### Data extract:

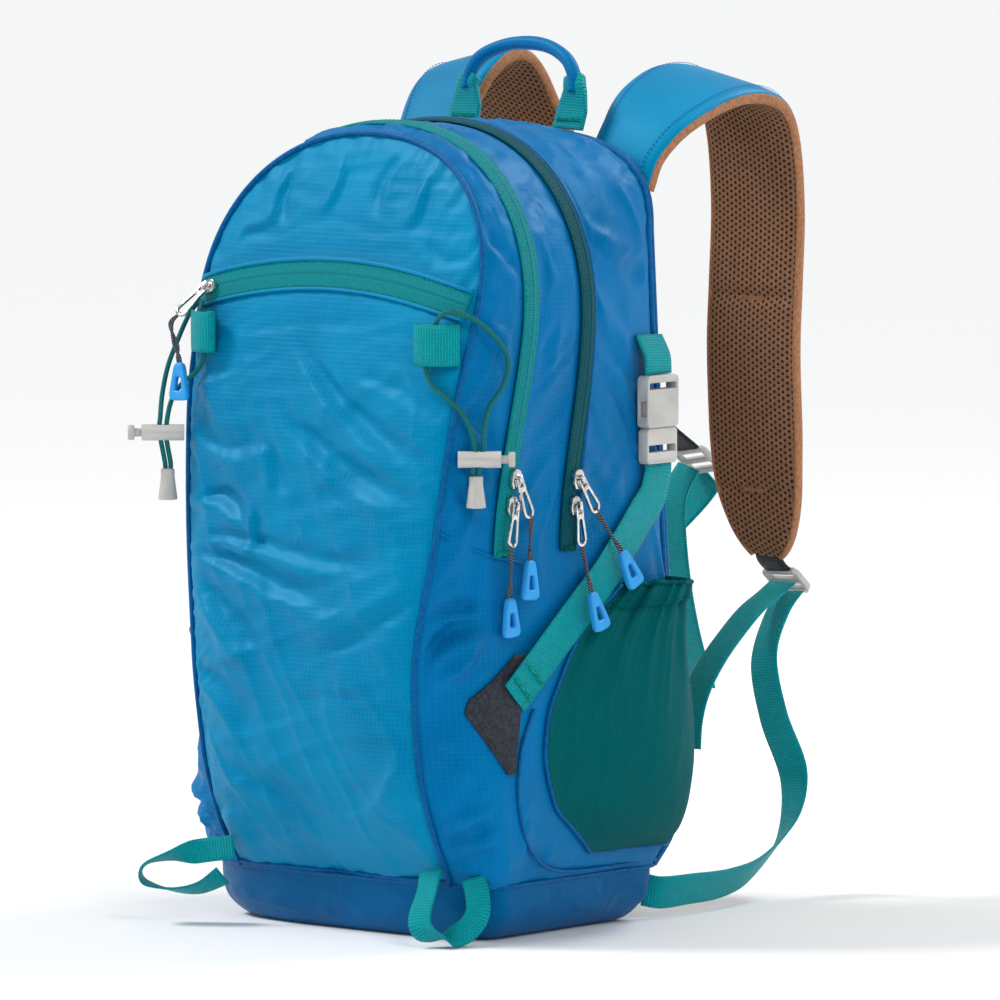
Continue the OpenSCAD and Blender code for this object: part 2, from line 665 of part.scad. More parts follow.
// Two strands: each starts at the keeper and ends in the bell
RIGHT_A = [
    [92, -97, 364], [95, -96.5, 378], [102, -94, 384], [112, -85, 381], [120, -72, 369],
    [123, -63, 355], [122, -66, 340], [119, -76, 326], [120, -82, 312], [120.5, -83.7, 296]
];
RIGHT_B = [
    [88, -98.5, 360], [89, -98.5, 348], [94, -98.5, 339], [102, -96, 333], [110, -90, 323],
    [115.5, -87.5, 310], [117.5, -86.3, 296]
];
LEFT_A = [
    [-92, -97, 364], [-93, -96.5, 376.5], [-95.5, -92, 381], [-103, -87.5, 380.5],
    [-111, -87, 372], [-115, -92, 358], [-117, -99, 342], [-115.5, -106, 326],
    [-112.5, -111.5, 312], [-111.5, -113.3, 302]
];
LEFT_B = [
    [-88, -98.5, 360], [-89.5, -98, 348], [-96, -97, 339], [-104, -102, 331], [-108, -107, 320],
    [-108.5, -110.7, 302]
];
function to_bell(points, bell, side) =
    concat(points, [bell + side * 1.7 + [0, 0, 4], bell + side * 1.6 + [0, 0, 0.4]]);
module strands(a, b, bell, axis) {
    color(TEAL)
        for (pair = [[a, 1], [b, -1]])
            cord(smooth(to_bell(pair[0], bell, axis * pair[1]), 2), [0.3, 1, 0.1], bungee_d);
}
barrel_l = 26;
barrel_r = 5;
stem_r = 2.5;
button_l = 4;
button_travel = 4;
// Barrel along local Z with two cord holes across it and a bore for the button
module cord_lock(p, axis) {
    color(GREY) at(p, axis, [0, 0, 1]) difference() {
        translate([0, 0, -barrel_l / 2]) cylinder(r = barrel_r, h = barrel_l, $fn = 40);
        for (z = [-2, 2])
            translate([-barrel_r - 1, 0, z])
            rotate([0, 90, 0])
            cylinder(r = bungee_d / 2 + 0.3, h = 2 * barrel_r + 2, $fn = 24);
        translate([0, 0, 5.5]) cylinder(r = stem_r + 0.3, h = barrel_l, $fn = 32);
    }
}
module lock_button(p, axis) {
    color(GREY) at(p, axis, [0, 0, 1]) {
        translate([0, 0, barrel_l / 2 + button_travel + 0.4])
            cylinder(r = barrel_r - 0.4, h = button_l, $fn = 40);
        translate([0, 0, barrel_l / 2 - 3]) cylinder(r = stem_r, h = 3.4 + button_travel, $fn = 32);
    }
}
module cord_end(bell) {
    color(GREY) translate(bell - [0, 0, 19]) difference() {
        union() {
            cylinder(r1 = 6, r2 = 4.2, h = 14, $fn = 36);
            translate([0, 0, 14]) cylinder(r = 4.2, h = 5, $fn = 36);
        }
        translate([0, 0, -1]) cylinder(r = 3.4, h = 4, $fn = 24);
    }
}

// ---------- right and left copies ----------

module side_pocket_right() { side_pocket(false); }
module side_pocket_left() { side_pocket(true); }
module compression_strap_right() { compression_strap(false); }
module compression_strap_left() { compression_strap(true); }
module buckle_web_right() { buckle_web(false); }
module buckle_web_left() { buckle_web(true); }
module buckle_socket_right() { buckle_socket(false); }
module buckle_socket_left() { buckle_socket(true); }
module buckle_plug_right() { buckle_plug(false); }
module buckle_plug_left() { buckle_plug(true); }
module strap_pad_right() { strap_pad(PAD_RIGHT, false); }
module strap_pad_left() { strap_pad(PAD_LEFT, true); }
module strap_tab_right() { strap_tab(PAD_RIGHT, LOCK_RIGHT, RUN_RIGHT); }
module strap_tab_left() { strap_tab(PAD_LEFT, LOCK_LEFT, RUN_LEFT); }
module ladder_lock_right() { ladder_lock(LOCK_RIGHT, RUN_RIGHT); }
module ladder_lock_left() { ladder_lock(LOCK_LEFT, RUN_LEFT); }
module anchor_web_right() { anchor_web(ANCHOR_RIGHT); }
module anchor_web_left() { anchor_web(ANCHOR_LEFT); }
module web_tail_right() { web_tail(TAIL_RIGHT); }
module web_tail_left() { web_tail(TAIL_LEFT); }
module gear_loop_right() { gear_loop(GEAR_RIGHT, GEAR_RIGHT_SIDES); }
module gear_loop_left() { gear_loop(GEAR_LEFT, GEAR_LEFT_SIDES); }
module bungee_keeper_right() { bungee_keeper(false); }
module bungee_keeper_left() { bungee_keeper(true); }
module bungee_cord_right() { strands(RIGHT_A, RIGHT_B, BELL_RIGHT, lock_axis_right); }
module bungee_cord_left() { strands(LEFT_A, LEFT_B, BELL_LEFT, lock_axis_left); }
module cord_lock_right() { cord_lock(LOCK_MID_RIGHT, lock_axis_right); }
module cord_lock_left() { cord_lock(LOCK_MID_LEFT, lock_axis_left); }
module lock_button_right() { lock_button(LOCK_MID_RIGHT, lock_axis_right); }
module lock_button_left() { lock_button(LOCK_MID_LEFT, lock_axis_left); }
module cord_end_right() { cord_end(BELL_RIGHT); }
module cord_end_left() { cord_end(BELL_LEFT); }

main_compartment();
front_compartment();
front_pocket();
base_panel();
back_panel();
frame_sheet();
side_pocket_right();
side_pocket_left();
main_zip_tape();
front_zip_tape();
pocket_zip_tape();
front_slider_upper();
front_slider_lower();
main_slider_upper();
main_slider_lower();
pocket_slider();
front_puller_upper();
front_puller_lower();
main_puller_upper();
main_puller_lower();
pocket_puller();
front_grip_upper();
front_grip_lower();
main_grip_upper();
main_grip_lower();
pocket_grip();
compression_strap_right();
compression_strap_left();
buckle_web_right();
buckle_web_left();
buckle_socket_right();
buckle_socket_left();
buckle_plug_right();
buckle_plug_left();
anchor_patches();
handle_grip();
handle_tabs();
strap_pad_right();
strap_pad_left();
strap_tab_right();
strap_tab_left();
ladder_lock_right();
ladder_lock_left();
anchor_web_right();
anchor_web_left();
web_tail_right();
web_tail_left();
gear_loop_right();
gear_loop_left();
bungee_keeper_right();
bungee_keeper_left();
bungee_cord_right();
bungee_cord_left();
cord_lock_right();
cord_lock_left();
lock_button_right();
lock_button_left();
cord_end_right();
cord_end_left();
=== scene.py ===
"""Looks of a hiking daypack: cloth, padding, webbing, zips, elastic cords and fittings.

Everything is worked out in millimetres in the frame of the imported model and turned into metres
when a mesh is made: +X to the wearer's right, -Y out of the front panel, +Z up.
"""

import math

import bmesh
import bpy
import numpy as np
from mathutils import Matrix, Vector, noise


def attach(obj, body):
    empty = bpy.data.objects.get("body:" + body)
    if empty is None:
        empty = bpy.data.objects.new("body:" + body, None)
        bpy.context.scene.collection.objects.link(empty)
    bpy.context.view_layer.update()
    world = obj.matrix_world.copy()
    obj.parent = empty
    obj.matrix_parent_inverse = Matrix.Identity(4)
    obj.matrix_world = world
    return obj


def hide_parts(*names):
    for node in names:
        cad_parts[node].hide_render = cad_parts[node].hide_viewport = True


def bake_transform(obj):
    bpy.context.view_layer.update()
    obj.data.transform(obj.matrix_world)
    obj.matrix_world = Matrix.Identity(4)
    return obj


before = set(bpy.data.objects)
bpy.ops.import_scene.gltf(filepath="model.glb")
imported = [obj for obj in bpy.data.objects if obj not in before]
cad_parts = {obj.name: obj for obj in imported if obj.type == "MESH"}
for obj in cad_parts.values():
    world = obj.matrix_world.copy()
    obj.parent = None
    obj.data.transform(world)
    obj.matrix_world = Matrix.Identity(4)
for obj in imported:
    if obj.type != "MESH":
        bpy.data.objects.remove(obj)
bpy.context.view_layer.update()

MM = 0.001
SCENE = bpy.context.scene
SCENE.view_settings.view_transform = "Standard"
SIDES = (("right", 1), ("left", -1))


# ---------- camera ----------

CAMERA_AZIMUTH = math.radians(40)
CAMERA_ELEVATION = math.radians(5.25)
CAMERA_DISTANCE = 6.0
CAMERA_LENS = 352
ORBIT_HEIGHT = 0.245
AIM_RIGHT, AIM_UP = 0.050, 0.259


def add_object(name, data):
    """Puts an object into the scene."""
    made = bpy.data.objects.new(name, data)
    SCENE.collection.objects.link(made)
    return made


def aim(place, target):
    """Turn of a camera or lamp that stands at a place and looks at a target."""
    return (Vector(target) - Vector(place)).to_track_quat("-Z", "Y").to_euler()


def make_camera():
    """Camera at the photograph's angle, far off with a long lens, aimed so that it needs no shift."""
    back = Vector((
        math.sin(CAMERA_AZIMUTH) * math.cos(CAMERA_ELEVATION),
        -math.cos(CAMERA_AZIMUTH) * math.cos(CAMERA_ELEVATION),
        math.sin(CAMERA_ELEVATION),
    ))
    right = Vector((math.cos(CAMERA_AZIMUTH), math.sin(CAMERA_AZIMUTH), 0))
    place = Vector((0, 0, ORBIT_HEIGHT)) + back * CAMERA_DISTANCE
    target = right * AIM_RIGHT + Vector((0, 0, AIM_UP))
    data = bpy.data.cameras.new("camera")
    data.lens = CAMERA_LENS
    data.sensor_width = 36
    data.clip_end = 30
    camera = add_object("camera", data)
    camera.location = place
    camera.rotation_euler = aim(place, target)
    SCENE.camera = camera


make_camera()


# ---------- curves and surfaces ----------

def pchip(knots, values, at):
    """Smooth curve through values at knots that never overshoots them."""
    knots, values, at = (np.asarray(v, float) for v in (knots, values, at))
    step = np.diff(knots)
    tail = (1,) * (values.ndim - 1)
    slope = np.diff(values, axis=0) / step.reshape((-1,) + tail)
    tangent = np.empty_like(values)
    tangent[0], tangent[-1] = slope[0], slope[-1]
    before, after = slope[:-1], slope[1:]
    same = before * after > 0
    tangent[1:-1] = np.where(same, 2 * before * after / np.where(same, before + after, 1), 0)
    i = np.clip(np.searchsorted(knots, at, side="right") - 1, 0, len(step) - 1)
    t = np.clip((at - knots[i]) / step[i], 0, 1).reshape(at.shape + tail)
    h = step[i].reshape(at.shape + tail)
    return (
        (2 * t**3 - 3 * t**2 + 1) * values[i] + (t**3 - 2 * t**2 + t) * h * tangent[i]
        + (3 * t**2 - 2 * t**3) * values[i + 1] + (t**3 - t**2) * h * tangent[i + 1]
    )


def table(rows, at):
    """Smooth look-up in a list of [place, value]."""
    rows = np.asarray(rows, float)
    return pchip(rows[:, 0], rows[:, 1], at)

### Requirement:
Reproduce the lines exactly, from the line that contains "from mathutils import Matrix, Vector, noise" through the line that contains "before = set(bpy.data.objects)", and nothing more.

### Exercise result:
from mathutils import Matrix, Vector, noise


def attach(obj, body):
    empty = bpy.data.objects.get("body:" + body)
    if empty is None:
        empty = bpy.data.objects.new("body:" + body, None)
        bpy.context.scene.collection.objects.link(empty)
    bpy.context.view_layer.update()
    world = obj.matrix_world.copy()
    obj.parent = empty
    obj.matrix_parent_inverse = Matrix.Identity(4)
    obj.matrix_world = world
    return obj


def hide_parts(*names):
    for node in names:
        cad_parts[node].hide_render = cad_parts[node].hide_viewport = True


def bake_transform(obj):
    bpy.context.view_layer.update()
    obj.data.transform(obj.matrix_world)
    obj.matrix_world = Matrix.Identity(4)
    return obj


before = set(bpy.data.objects)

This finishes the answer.